O gece gördüğüm bütün rüyalarda Disneyland'daydım. Bazen bir korsan kılığında çocukların peşinden koşturuyordum bazen de uçsuz bucaksız trenlerde heyecanla bağırıyordum. Ertesi gün annem illa bizi Louvre Müzesi'ne götürmek istedi. Eh Derya ve ben müzelere pek meraklı değiliz ama Disneyland rüyamızdan sonra reddedemedik. Louvre Müzesi dünyanın en büyük müzelerinden biriymiş. (Tam 10 futbol sahası kadar, inanılmaz). İçinde 350 binden fazla eser varmış. En ünlülerinden biri de ünlü ressam Leonardo Da Vinci'nin yaptığı, Mona Lisa'ymış. Mona Lisa'yı biz de gördük. Resimde Mona Lisa hem ağlıyor hem de gülüyor gibi gözüktüğü için çok önemliymiş sanırım. Müzede o kadar çok resim vardı ki bu kadar çok resmi hiç bir arada görmemiştim.

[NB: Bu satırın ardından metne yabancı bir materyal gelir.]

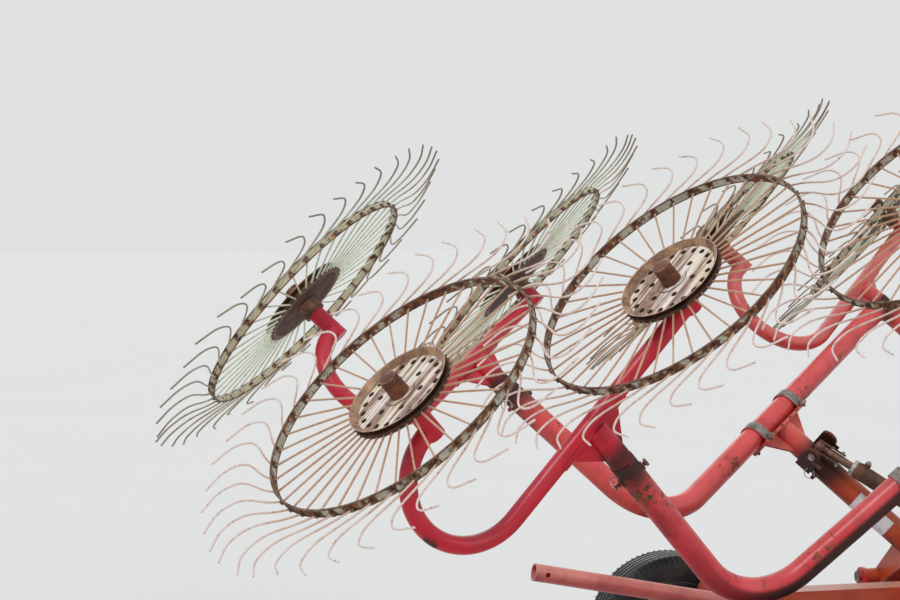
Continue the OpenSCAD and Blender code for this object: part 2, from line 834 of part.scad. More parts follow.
// Course of a tine outside the rim: [share of the way from rim to tip, angle swept back]
TINE_COURSE = [[-0.02, 0], [0.04, 1.5], [0.17, 7], [0.39, 15.5], [0.58, 18], [0.8, 17], [1, 12]];

// Rim band with its tines and the ring that bolts to the hub disc
module tined_ring(side, number) {
  reach = tip_r - rim_r;
  lean = asin(tip_lead / reach);
  course = [
    for (c = TINE_COURSE)
      (rim_r + reach * c[0]) * [cos(c[1]), sin(c[1])] - [rim_r, 0]
  ];
  hook = strip(course, wire);
  color(rust)
    wheel_axes(side, number) {
      difference() {
        cylinder(r = rim_r + rim_plate / 2, h = rim_band, center = true, $fn = 80);
        cylinder(r = rim_r - rim_plate / 2, h = rim_band + 2, center = true, $fn = 80);
      }
      difference() {
        translate([0, 0, -disc_plate / 2 - wire]) cylinder(r = disc_r, h = wire);
        translate([0, 0, -disc_plate / 2 - wire - 1]) cylinder(r = ring_seat, h = wire + 2);
      }
      for (i = [0:tines - 1])
        rotate([0, 0, i * 360 / tines]) {
          translate([disc_r - 12, -wire / 2, -disc_plate / 2 - wire])
            cube([rim_r - disc_r + 12, wire, wire]);
          translate([rim_r, 0, -disc_plate / 2 - wire])
            rotate([0, -lean, 0])
              linear_extrude(wire)
                polygon(hook);
        }
    }
}

// Hub disc with its two rings of holes, bearing housing behind and cap in front
module hub(side, number) {
  color(cream)
    wheel_axes(side, number)
      difference() {
        union() {
          translate([0, 0, -disc_plate / 2]) cylinder(r = disc_r, h = disc_plate);
          translate([0, 0, -hub_back + seat]) cylinder(d = 76, h = hub_back);
          cylinder(d = cap_d, h = cap_h);
        }
        translate([0, 0, -hub_back - 1])
          cylinder(d = rake_spindle_d + 2 * running, h = hub_back + 1 + spindle_end + seat);
        for (i = [0:disc_holes - 1])
          rotate([0, 0, i * 360 / disc_holes])
            translate([disc_r - 45, 0, -10])
              cylinder(d = disc_hole_d, h = 20);
        for (i = [0:5])
          rotate([0, 0, 60 * i])
            translate([disc_r / 2 - 10, 0, -10])
              cylinder(d = disc_hole_d, h = 20);
      }
}

in_part_axes() backbone();
in_part_axes() hitch_clevis();
in_part_axes() axle();
in_part_axes() cross_beam();
in_part_axes() lift_anchor();
in_part_axes() tail_tube();
in_part_axes() jack_sleeve();
in_part_axes() jack_leg();
in_part_axes() tyre(RIGHT);  // tyre_right
in_part_axes() tyre(LEFT);  // tyre_left
in_part_axes() road_wheel(RIGHT);  // road_wheel_right
in_part_axes() road_wheel(LEFT);  // road_wheel_left
in_part_axes() lift_barrel(RIGHT);  // lift_barrel_right
in_part_axes() lift_barrel(LEFT);  // lift_barrel_left
in_part_axes() lift_rod(RIGHT);  // lift_rod_right
in_part_axes() lift_rod(LEFT);  // lift_rod_left
in_part_axes() boom(RIGHT);  // boom_right
in_part_axes() boom(LEFT);  // boom_left
in_part_axes() beam_clamp(RIGHT);  // beam_clamp_right
in_part_axes() beam_clamp(LEFT);  // beam_clamp_left
in_part_axes() beam(RIGHT);  // beam_right
in_part_axes() beam(LEFT);  // beam_left
in_part_axes() rocker(RIGHT, REAR);  // rocker_right_rear
in_part_axes() rocker(RIGHT, FRONT);  // rocker_right_front
in_part_axes() rocker(LEFT, REAR);  // rocker_left_rear
in_part_axes() rocker(LEFT, FRONT);  // rocker_left_front
in_part_axes() tined_ring(RIGHT, 1);  // tined_ring_right_1
in_part_axes() tined_ring(RIGHT, 2);  // tined_ring_right_2
in_part_axes() tined_ring(RIGHT, 3);  // tined_ring_right_3
in_part_axes() tined_ring(RIGHT, 4);  // tined_ring_right_4
in_part_axes() tined_ring(LEFT, 1);  // tined_ring_left_1
in_part_axes() tined_ring(LEFT, 2);  // tined_ring_left_2
in_part_axes() tined_ring(LEFT, 3);  // tined_ring_left_3
in_part_axes() tined_ring(LEFT, 4);  // tined_ring_left_4
in_part_axes() hub(RIGHT, 1);  // hub_right_1
in_part_axes() hub(RIGHT, 2);  // hub_right_2
in_part_axes() hub(RIGHT, 3);  // hub_right_3
in_part_axes() hub(RIGHT, 4);  // hub_right_4
in_part_axes() hub(LEFT, 1);  // hub_left_1
in_part_axes() hub(LEFT, 2);  // hub_left_2
in_part_axes() hub(LEFT, 3);  // hub_left_3
in_part_axes() hub(LEFT, 4);  // hub_left_4
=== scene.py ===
"""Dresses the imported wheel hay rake: wire tines, tyres, hoses, fasteners, paint, light and camera."""

import json
import math

import bpy
import numpy as np
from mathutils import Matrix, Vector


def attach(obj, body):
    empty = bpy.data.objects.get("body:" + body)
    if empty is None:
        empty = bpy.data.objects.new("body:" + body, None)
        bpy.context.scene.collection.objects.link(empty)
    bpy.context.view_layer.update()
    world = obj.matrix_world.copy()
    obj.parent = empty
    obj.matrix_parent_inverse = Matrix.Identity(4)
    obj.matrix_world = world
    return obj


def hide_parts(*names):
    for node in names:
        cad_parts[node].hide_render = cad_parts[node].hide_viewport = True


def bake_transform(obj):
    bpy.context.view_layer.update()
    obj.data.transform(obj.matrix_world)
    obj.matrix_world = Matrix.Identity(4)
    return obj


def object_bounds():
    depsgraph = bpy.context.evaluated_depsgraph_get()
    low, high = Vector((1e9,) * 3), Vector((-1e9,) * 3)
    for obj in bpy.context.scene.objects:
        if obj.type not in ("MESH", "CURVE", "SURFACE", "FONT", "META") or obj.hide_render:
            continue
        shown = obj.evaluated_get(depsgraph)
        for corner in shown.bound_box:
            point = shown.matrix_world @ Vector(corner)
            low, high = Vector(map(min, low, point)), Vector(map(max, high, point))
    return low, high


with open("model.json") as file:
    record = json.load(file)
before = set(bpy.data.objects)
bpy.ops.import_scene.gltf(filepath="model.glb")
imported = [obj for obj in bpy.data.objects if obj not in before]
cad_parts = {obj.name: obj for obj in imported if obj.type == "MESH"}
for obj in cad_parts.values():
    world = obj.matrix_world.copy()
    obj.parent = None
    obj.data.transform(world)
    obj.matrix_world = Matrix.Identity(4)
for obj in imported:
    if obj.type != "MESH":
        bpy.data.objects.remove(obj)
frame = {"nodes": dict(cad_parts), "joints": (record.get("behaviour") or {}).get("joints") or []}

bl_info = {
    "name": "Wheel hay rake",
    "version": (1, 0, 0),
    "blender": (4, 5, 0),
    "location": "3D View > Sidebar > Hay Rake",
    "description": "Dresses the packed wheel hay rake with tines, tyres, hoses, paint and light",
    "category": "Object",
}

CAD_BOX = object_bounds()
JOINTS = {joint["name"]: joint for joint in frame["joints"]}
SIDE_SIGN = {"right": -1, "left": 1}
WHEELS = [(side, number) for side in SIDE_SIGN for number in (1, 2, 3, 4)]
ROCKER_WHEELS = {"rear": (1, 2), "front": (3, 4)}
X, Y, Z = np.eye(3)

# Sizes that the source gives, in metres
TINES = 40
RIM_R = 0.485
TIP_R = 0.752
TIP_LEAD = 0.03
DISC_FACE = 0.003
WIRE_BACK = 0.0065
CAP_R = 0.029
CAP_H = 0.072
BEAM_R = 0.04445
BOOM_R = 0.05
ROCKER_R = 0.03015
MOUTH_Y = {"rear": -0.17, "front": -0.092}
BOOM_PIN = (0, -0.275, 0)
BEAM_PINS = ((-0.835, 0.728, 0), (0.97, -0.04, 0))
CLAMP_REACH = 0.13
TONGUE_W = 0.12
TONGUE_TOP = 0.58
TONGUE_END = 2.865
JACK_X = 2.45
TYRE_R = 0.315
TYRE_HALF = 0.0975
RIM_BEAD = 0.1905
BARREL_R = 0.033
BARREL_LENGTH = 0.545
PORTS = (0.09, BARREL_LENGTH - 0.045)
LUG_RISE = 0.095
LUG_BACK = 0.22

# Sizes that only the looks have
HUB_R = 0.045
FACE_SHRINK = 0.95
PAN_FACE_R = 0.159
PAN_LIP_R = 0.179
RING_R = 0.178
HOSE_R = 0.0085
HOSE_Y = 0.022
HOSE_Z = TONGUE_TOP + HOSE_R

# How far each wheel stands turned, in degrees
WHEEL_TURN = {"right": (0, 4, 2, 6), "left": (3, 1, 5, 2)}

# Course of a tine outside the rim: (share of the way from rim to tip, angle swept back)
TINE_COURSE = ((-0.02, 0), (0.04, 1.5), (0.17, 7), (0.39, 15.5), (0.58, 18), (0.8, 17), (1, 12))


# Places: each body's own axes in the row frame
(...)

Müzeden sonra Montmartre Tepesi'ne çıktık. Aslında buraya giderken füniküler denen yukarı çıkaran bir şey varmış ama biz onu sonradan gördük. O yüzden o tepeye çıkmak çok zor geldi.

Eeen tepedeyken yine biraz oturup manzarayı izledik.

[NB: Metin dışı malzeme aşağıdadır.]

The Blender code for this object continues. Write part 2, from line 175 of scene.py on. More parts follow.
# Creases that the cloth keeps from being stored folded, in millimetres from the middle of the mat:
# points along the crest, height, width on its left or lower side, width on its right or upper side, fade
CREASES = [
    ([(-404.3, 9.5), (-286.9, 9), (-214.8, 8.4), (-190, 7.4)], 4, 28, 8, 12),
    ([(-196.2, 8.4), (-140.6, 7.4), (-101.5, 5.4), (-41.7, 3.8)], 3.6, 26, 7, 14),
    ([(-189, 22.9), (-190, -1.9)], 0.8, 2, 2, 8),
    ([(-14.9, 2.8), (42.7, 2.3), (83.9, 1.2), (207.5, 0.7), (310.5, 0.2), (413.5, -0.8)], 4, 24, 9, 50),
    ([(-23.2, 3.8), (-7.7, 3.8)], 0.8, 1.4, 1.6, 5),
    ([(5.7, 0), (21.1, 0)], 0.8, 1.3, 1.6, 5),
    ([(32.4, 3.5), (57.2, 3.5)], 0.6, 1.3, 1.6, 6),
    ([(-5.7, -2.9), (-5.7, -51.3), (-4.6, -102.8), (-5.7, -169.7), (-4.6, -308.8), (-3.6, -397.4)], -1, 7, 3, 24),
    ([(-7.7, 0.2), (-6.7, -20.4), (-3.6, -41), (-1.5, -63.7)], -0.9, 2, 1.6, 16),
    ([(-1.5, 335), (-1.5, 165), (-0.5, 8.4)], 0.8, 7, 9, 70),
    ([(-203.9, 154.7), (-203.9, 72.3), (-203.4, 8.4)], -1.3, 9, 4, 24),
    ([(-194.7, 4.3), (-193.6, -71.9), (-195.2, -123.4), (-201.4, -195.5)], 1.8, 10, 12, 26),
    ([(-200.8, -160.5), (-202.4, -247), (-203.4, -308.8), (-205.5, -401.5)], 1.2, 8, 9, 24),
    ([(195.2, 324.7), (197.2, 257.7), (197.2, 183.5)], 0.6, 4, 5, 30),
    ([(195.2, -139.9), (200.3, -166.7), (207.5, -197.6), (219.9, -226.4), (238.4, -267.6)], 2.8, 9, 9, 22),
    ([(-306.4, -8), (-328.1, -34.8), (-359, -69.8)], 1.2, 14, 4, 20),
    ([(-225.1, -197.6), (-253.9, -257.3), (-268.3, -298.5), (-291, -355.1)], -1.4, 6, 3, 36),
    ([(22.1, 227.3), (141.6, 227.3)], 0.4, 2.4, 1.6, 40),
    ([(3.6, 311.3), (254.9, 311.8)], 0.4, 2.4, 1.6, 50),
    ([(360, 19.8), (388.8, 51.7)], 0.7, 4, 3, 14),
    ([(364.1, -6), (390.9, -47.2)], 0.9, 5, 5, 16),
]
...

Burada şarkı söyleyip gitar çalan bir grup vardı. Onları dinleyip biraz dinlendik. Sonra da bir şeyler yemek için aşağı indik. (Bu kez fünikülerle tabii!) Akşam babam bizi yemek için Paris'in ünlü yerlerinden birine götürdü: Cafe de Flore. (Yine ismini yazmak istedim ama o kadar zor ki babamdan yardım aldım.😀)Buraya eskiden çoook ünlü yazarlar, şairler falan gelirmiş. (Annem bu durumdan çok etkilendi tabii).

Ertesi sabah otelde kruvasan eşliğinde kahvaltımızı ettikten sonra Paris'e veda etmenin vaktinin geldiğini biliyorduk. Paris gezisi kardeşimle beni çok etkiledi. Özellikle Disneyland kısmı!

Yepyeni maceraları kucaklamak için şimdilik buraya "au revoir"!